[begin The data]

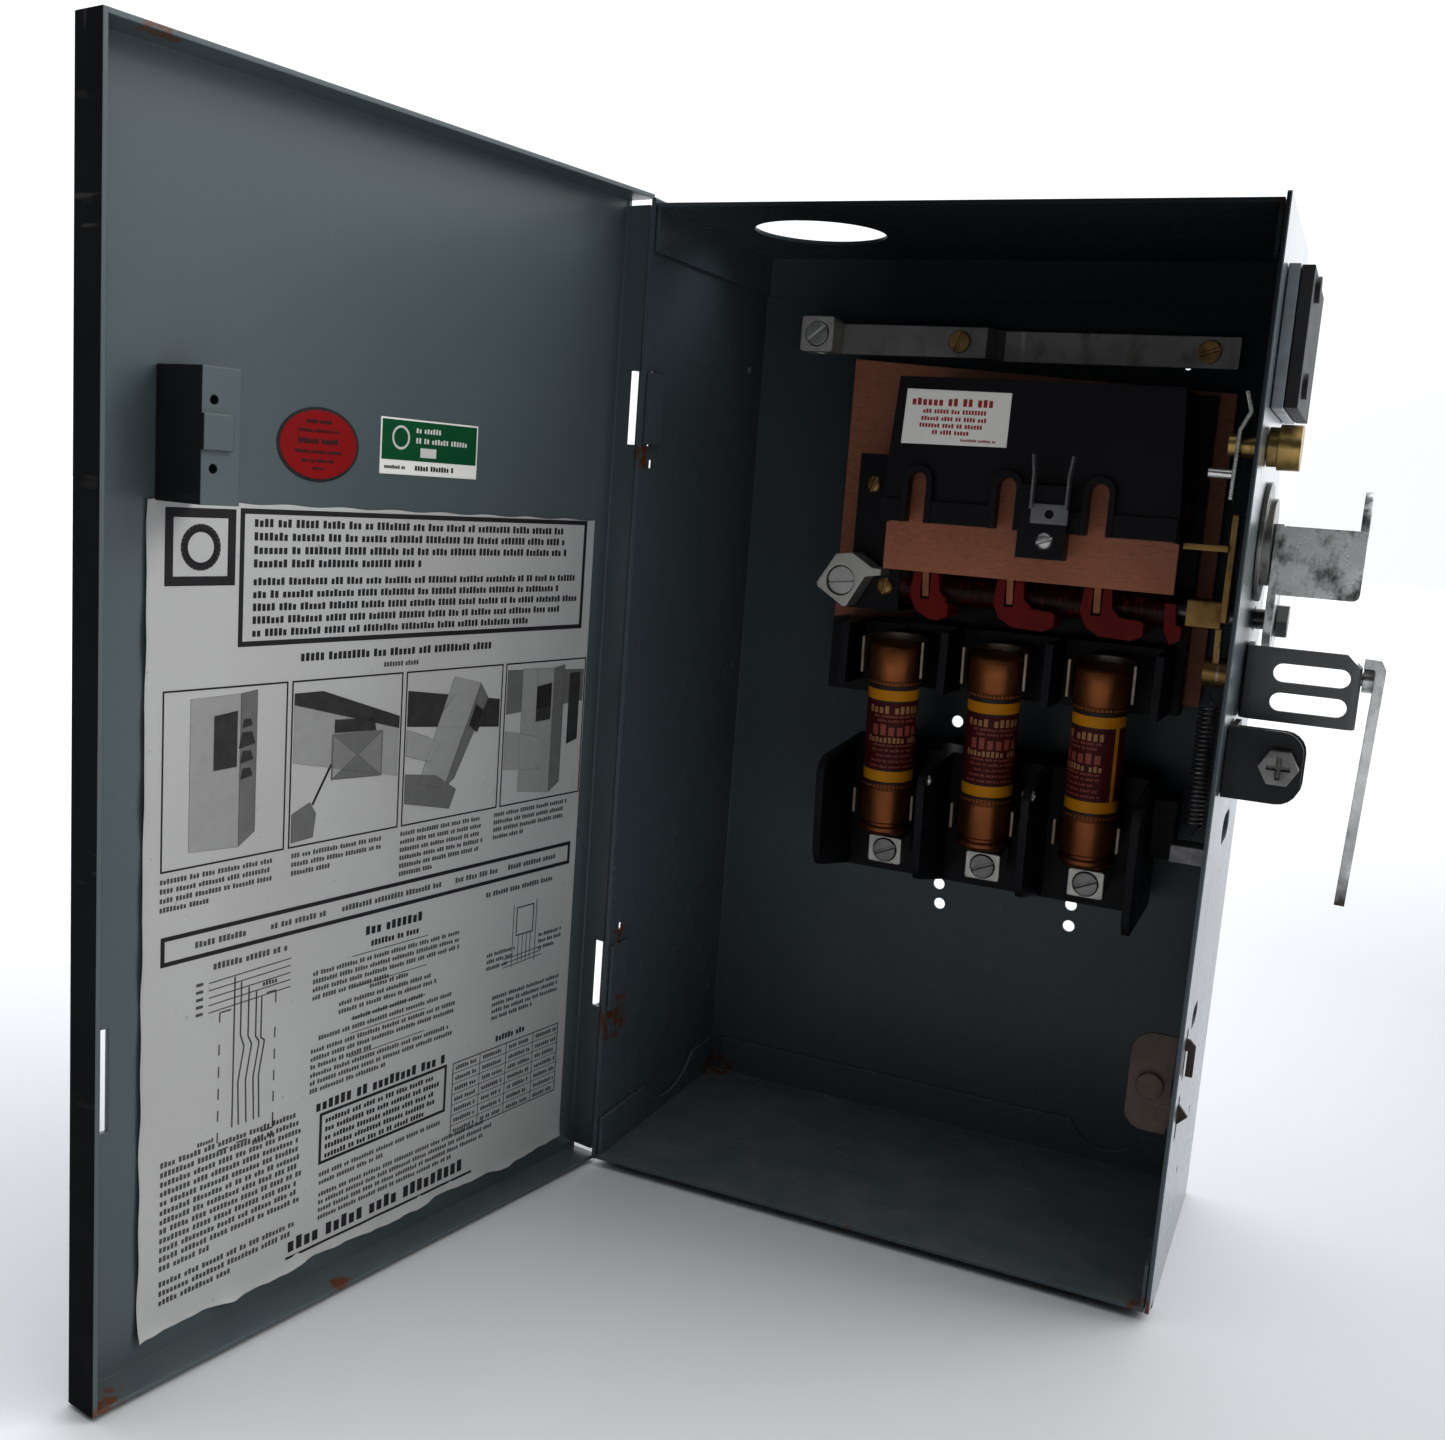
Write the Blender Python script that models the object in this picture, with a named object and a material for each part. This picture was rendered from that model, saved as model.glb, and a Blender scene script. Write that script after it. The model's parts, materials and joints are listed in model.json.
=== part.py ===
"""Fused disconnect switch for a plug-in busway: a sheet steel cabinet with a hinged door, a three-pole
switch with its side handle, three cartridge fuses, ground and neutral bars.

Every length below is in millimetres, measured from the cabinet's front bottom left corner: x to the
right, y to the back, z up. The empty named "cabinet" puts that corner where the origin of the part, the
middle of the back face, comes out at 0, 0, 0, and scales nothing: meshes are made in metres.
"""
import math

import bmesh
import bpy
from mathutils import Matrix, Vector

MM = 0.001

# Cabinet
WIDTH = 216.0
HEIGHT = 370.0
DEPTH = 111.5
SHEET = 1.5
BEND = 2.2                      # outer bend radius of the folded sheets
GAP = 0.3                       # clearance between pieces that touch
CAP_TOP = HEIGHT - 1.8          # upper face of the top cap
CAP_BOTTOM = 3.2                # lower face of the bottom cap
CAP_FLANGE = 17.0
TOP_KNOCKOUT = (46.0, 51.0, 25.0)          # x, y, radius of the open conduit hole
BACK_HOLES = ((102, 180), (101, 109.5), (102, 101), (157, 110.5), (157, 101.5))
BACK_HOLE_RADIUS = 2.5
BACK_VENTS = ((178, 328), (192, 328.7))
BACK_VENT_RADIUS = 1.3

# Door, in its closed place; it stands open at rest
DOOR_OPEN = 100.4               # degrees from closed
DOOR_LEFT = -1.9
DOOR_RIGHT = WIDTH + 1.9
DOOR_FRONT = -3.14
DOOR_TOP = HEIGHT + 1.9
DOOR_BOTTOM = 1.3
DOOR_FLANGE = 13.2
HINGE_FLANGE = 11.8
PIVOT_X = -3.5
PIVOT_Y = 7.28
HINGE_PIN = 1.1
HINGES = (296.0, 77.5)          # heights of the two hinges' middles
HINGE_LEAF = 26.0
HINGE_EAR = 5.0

# Switch
POLES = (96.2, 129.0, 161.6)
SHAFT_Y = 72.0
SHAFT_Z = 237.0
SHAFT_RADIUS = 3.6
SPRING_X = 204.0
SPRING_ANCHOR_Z = 155.0
SPRING_PIN = (80.0, 215.5)      # y, z of the crank's pin, switch off

# Fuses
FUSES = (87.0, 127.0, 167.0)
FUSE_Y = 66.0
FUSE_Z = 176.5
FUSE_TILT = 5.0                 # degrees that the tops lean to the front
FUSE_RADIUS = 10.3
FUSE_TUBE = 9.9
FUSE_LENGTH = 76.2
FERRULE = 15.9
CLIP_INSIDE = 10.7
CLIP_SHEET = 1.1

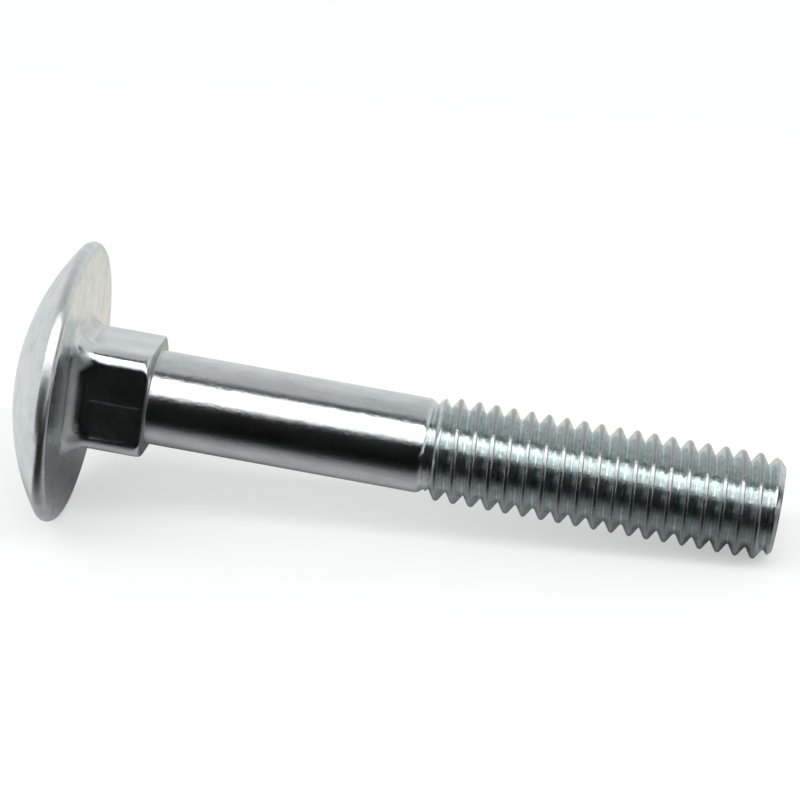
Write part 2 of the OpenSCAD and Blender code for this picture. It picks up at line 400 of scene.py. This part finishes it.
class Skin:
    """Points and outward faces of one closed surface about the bolt's axis, from the head to the tip."""

    def __init__(self, turn):
        self.turn = turn
        self.parts, self.faces = [], []
        self.size = 0

    def add_points(self, r, z, turn):
        """Adds one point for each turn, and returns their numbers."""
        self.parts.append([np.broadcast_to(value, len(turn)) for value in (r, z, turn)])
        self.size += len(turn)
        return np.arange(self.size - len(turn), self.size)

    def add_pole(self, z):
        """Adds one point on the axis, and returns its number."""
        return self.add_points(0, z, [0])[0]

    def add_rings(self, rings, last=None):
        """Adds rings, each joined to the one before it, and returns the last one."""
        for r, z in rings:
            ring = self.add_points(r, z, self.turn)
            if last is not None:
                self.add_faces(ring, last, np.roll(last, -1), np.roll(ring, -1))
            last = ring
        return last

    def add_thread(self, sizes, last):
        """Adds the thread after a plain ring. Its first column joins the last one a whole turn further on."""
        grid = helix_grid(sizes, self.turn)
        lead_z, end_z = helix_ends(sizes)
        number = np.empty(grid.shape, int)
        for column, turn in enumerate(self.turn):
            low = np.flatnonzero(grid[:, column] <= lead_z)[-1] + 1
            high = np.flatnonzero(grid[:, column] >= end_z)[0] + 1
            z = grid[low:high, column]
            turns = np.full(len(z), turn)
            number[:low, column] = last[column]
            number[low:high, column] = self.add_points(thread_radius(sizes, turns, z), z, turns)
            number[high:, column] = number[high - 1, column]
        lines = len(LINES_AT)
        ring = number[-1]
        beyond = np.append(number[lines:, 0], np.full(lines, ring[0]))
        number = np.column_stack([number, beyond])
        for column in range(len(self.turn)):
            here, beside = number[:, column], number[:, column + 1]
            self.add_faces(here[:-1], beside[:-1], beside[1:], here[1:])
        return ring

    def add_faces(self, *corners):
        """Adds a row of faces, corner by corner. Corners that meet are one, and an empty face is left out."""
        for face in np.stack(corners, axis=1).tolist():
            kept = [face[k] for k in range(len(face)) if face[k] != face[k - 1]]
            if len(kept) > 2 and len(set(kept)) == len(kept):
                self.faces.append(kept)

    def points(self):
        """Points in the part's frame, in metres."""
        under_head, along, down = bolt_axes()
        r, z, turn = np.concatenate(self.parts, axis=1)
        side = np.array(along.cross(down))
        across = np.cos(turn)[:, None] * np.array(down) + np.sin(turn)[:, None] * side
        return np.array(under_head) + z[:, None] * np.array(along) + r[:, None] * across


def bolt_skin(sizes):
    """The whole bolt as one closed surface."""
    skin = Skin(column_angles(sizes.neck_roll))
    turn = skin.turn
    top = skin.add_pole(-sizes.head_h)
    first, *others = head_rings(sizes)
    ring = skin.add_rings([first])
    skin.add_faces(np.full(len(ring), top), np.roll(ring, -1), ring)
    for rings in (others, root_rings(sizes, turn), neck_rings(sizes, turn), shank_rings(sizes)):
        ring = skin.add_rings(rings, ring)
    ring = skin.add_thread(sizes, ring)
    ring = skin.add_rings(tip_rings(sizes, turn), ring)
    end = skin.add_pole(sizes.bolt_len - TIP_DISH_DEPTH)
    skin.add_faces(ring, np.roll(ring, -1), np.full(len(ring), end))
    return skin


def bolt_mesh(sizes):
    """Mesh of the bolt, smooth all over."""
    skin = bolt_skin(sizes)
    mesh = bpy.data.meshes.new(NODE + "_plated")
    mesh.from_pydata(skin.points().tolist(), [], skin.faces)
    mesh.validate()
    mesh.polygons.foreach_set("use_smooth", [True] * len(mesh.polygons))
    mesh.update()
    return mesh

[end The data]

_Requirements_
Extract each line of the material exactly as it stands.

_Correct response_
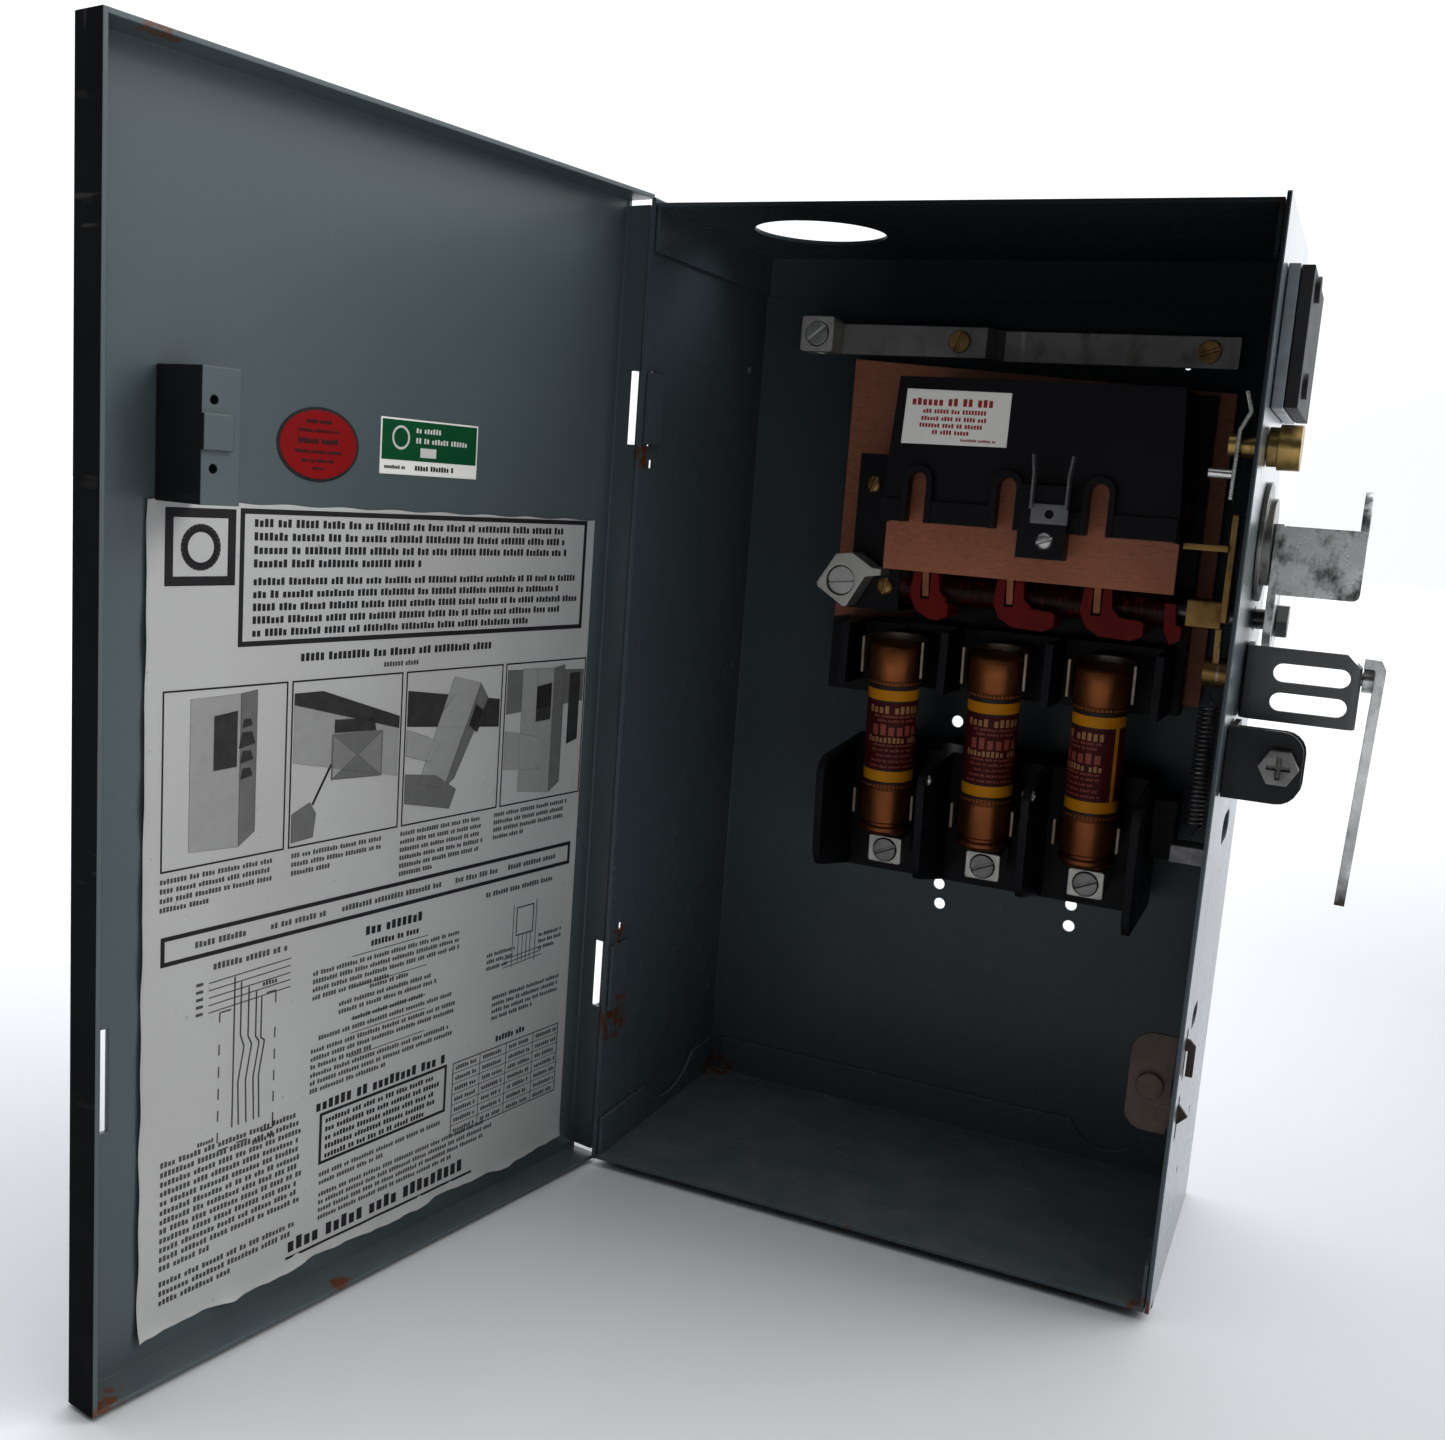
Write the Blender Python script that models the object in this picture, with a named object and a material for each part. This picture was rendered from that model, saved as model.glb, and a Blender scene script. Write that script after it. The model's parts, materials and joints are listed in model.json.
=== part.py ===
"""Fused disconnect switch for a plug-in busway: a sheet steel cabinet with a hinged door, a three-pole
switch with its side handle, three cartridge fuses, ground and neutral bars.

Every length below is in millimetres, measured from the cabinet's front bottom left corner: x to the
right, y to the back, z up. The empty named "cabinet" puts that corner where the origin of the part, the
middle of the back face, comes out at 0, 0, 0, and scales nothing: meshes are made in metres.
"""
import math

import bmesh
import bpy
from mathutils import Matrix, Vector

MM = 0.001

# Cabinet
WIDTH = 216.0
HEIGHT = 370.0
DEPTH = 111.5
SHEET = 1.5
BEND = 2.2                      # outer bend radius of the folded sheets
GAP = 0.3                       # clearance between pieces that touch
CAP_TOP = HEIGHT - 1.8          # upper face of the top cap
CAP_BOTTOM = 3.2                # lower face of the bottom cap
CAP_FLANGE = 17.0
TOP_KNOCKOUT = (46.0, 51.0, 25.0)          # x, y, radius of the open conduit hole
BACK_HOLES = ((102, 180), (101, 109.5), (102, 101), (157, 110.5), (157, 101.5))
BACK_HOLE_RADIUS = 2.5
BACK_VENTS = ((178, 328), (192, 328.7))
BACK_VENT_RADIUS = 1.3

# Door, in its closed place; it stands open at rest
DOOR_OPEN = 100.4               # degrees from closed
DOOR_LEFT = -1.9
DOOR_RIGHT = WIDTH + 1.9
DOOR_FRONT = -3.14
DOOR_TOP = HEIGHT + 1.9
DOOR_BOTTOM = 1.3
DOOR_FLANGE = 13.2
HINGE_FLANGE = 11.8
PIVOT_X = -3.5
PIVOT_Y = 7.28
HINGE_PIN = 1.1
HINGES = (296.0, 77.5)          # heights of the two hinges' middles
HINGE_LEAF = 26.0
HINGE_EAR = 5.0

# Switch
POLES = (96.2, 129.0, 161.6)
SHAFT_Y = 72.0
SHAFT_Z = 237.0
SHAFT_RADIUS = 3.6
SPRING_X = 204.0
SPRING_ANCHOR_Z = 155.0
SPRING_PIN = (80.0, 215.5)      # y, z of the crank's pin, switch off

# Fuses
FUSES = (87.0, 127.0, 167.0)
FUSE_Y = 66.0
FUSE_Z = 176.5
FUSE_TILT = 5.0                 # degrees that the tops lean to the front
FUSE_RADIUS = 10.3
FUSE_TUBE = 9.9
FUSE_LENGTH = 76.2
FERRULE = 15.9
CLIP_INSIDE = 10.7
CLIP_SHEET = 1.1

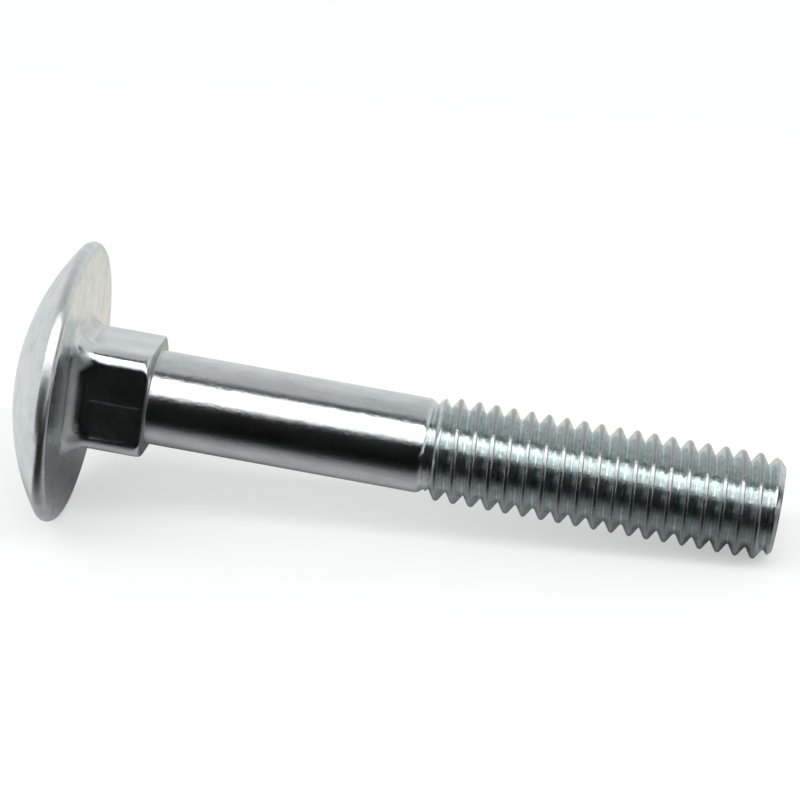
Write part 2 of the OpenSCAD and Blender code for this picture. It picks up at line 400 of scene.py. This part finishes it.
class Skin:
    """Points and outward faces of one closed surface about the bolt's axis, from the head to the tip."""

    def __init__(self, turn):
        self.turn = turn
        self.parts, self.faces = [], []
        self.size = 0

    def add_points(self, r, z, turn):
        """Adds one point for each turn, and returns their numbers."""
        self.parts.append([np.broadcast_to(value, len(turn)) for value in (r, z, turn)])
        self.size += len(turn)
        return np.arange(self.size - len(turn), self.size)

    def add_pole(self, z):
        """Adds one point on the axis, and returns its number."""
        return self.add_points(0, z, [0])[0]

    def add_rings(self, rings, last=None):
        """Adds rings, each joined to the one before it, and returns the last one."""
        for r, z in rings:
            ring = self.add_points(r, z, self.turn)
            if last is not None:
                self.add_faces(ring, last, np.roll(last, -1), np.roll(ring, -1))
            last = ring
        return last

    def add_thread(self, sizes, last):
        """Adds the thread after a plain ring. Its first column joins the last one a whole turn further on."""
        grid = helix_grid(sizes, self.turn)
        lead_z, end_z = helix_ends(sizes)
        number = np.empty(grid.shape, int)
        for column, turn in enumerate(self.turn):
            low = np.flatnonzero(grid[:, column] <= lead_z)[-1] + 1
            high = np.flatnonzero(grid[:, column] >= end_z)[0] + 1
            z = grid[low:high, column]
            turns = np.full(len(z), turn)
            number[:low, column] = last[column]
            number[low:high, column] = self.add_points(thread_radius(sizes, turns, z), z, turns)
            number[high:, column] = number[high - 1, column]
        lines = len(LINES_AT)
        ring = number[-1]
        beyond = np.append(number[lines:, 0], np.full(lines, ring[0]))
        number = np.column_stack([number, beyond])
        for column in range(len(self.turn)):
            here, beside = number[:, column], number[:, column + 1]
            self.add_faces(here[:-1], beside[:-1], beside[1:], here[1:])
        return ring

    def add_faces(self, *corners):
        """Adds a row of faces, corner by corner. Corners that meet are one, and an empty face is left out."""
        for face in np.stack(corners, axis=1).tolist():
            kept = [face[k] for k in range(len(face)) if face[k] != face[k - 1]]
            if len(kept) > 2 and len(set(kept)) == len(kept):
                self.faces.append(kept)

    def points(self):
        """Points in the part's frame, in metres."""
        under_head, along, down = bolt_axes()
        r, z, turn = np.concatenate(self.parts, axis=1)
        side = np.array(along.cross(down))
        across = np.cos(turn)[:, None] * np.array(down) + np.sin(turn)[:, None] * side
        return np.array(under_head) + z[:, None] * np.array(along) + r[:, None] * across


def bolt_skin(sizes):
    """The whole bolt as one closed surface."""
    skin = Skin(column_angles(sizes.neck_roll))
    turn = skin.turn
    top = skin.add_pole(-sizes.head_h)
    first, *others = head_rings(sizes)
    ring = skin.add_rings([first])
    skin.add_faces(np.full(len(ring), top), np.roll(ring, -1), ring)
    for rings in (others, root_rings(sizes, turn), neck_rings(sizes, turn), shank_rings(sizes)):
        ring = skin.add_rings(rings, ring)
    ring = skin.add_thread(sizes, ring)
    ring = skin.add_rings(tip_rings(sizes, turn), ring)
    end = skin.add_pole(sizes.bolt_len - TIP_DISH_DEPTH)
    skin.add_faces(ring, np.roll(ring, -1), np.full(len(ring), end))
    return skin


def bolt_mesh(sizes):
    """Mesh of the bolt, smooth all over."""
    skin = bolt_skin(sizes)
    mesh = bpy.data.meshes.new(NODE + "_plated")
    mesh.from_pydata(skin.points().tolist(), [], skin.faces)
    mesh.validate()
    mesh.polygons.foreach_set("use_smooth", [True] * len(mesh.polygons))
    mesh.update()
    return mesh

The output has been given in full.